The success of these companies has had extremely positive reverberations in the Irish digital community; and is testament to the fact that Dublin is managing to attract and retain international talent.

Many international candidates were first attracted to Dublin to work for the multinationals, and previously, when they changed jobs they tended to move between the behemoths – from Google to Facebook or vice versa - but we are finding that these candidates are now far more inclined to move to indigenous companies and this reservoir of talent is a major factor in the success of these companies.

Of course Irish business has had to re-examine their packages to make them more attractive to talent. Some Irish businesses are doing a great job of addressing the challenge of attracting and retaining staff, offering good salaries, more flexi-time, 4 day weeks and the opportunity to work from home.
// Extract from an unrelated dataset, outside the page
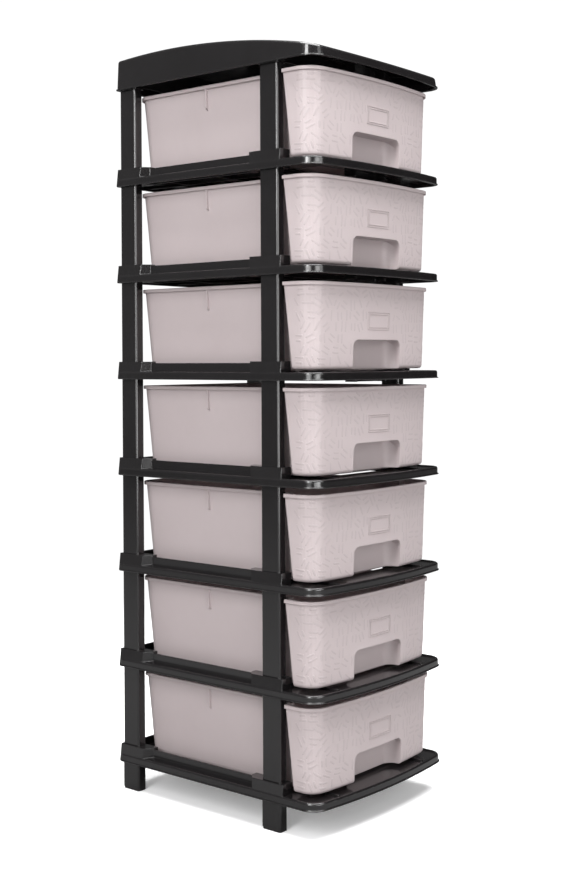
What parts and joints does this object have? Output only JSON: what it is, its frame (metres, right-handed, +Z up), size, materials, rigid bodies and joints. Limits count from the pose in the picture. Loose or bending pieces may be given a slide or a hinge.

Further to this, Irish companies have become increasingly innovative in their benefits - often simply offering health insurance and contributory pensions doesn't quite cut it anymore, and free food, social clubs, education, income protection and many other benefits are beginning to appear on job offers.

Another advantage Irish businesses can offer is that they often have a 360 development cycle on their products and services, from concept to roll out, and this can be a determining factor in attracting top talent.

In terms of salaries for strong digital savvy and tech candidates, the fact that demand is outstripping supply has driven salary growth by between 5-10% on last year.

The mix of companies seeking digital talent has also seen a significant change. Whereas previous years had seen us working mostly with pure play digital and tech companies and agencies, in 2016 we are seeing a dramatic increase in requirements from more traditional sectors – construction and architecture, food and beverages, engineering etc. We are finding that many small to medium enterprises in these sectors have been previously focused on traditional / offline marketing activities if any form of marketing at all, and they are now looking to expand their digital reach by establishing ecommerce platforms, or by leveraging social media, search engines and other online channels. We are seeing a significant demand from these enterprises for web designers / UX specialists and ecommerce, online marketing / social media and content specialists.

In terms of the skills that are in demand, there remains a shortage of developers, particularly Java, .NET, Python, Ruby on Rails and Scala. In advertising, Programmatic is a skill which is in demand on both agency and client side. We are also experiencing strong demand from the SMBs in traditional sectors who are building their own internal digital teams, with requirements for design and build specialists, ecommerce professionals, and PPC, SEO, and general digital marketing candidates.

With a possible need to now circumvent the UK market and increase online reach to more far flung markets, we foresee continuing strong growth in digital hiring requirements across all sectors of the Irish economy. And if indeed we do manage to attract more FDI and UK and US companies to this only English speaking country in the EU, we hope to see a significant increase in hiring activity across both the indigenous and international levels of the digital sector in Ireland for the remaining quarters of 2016 and into 2017.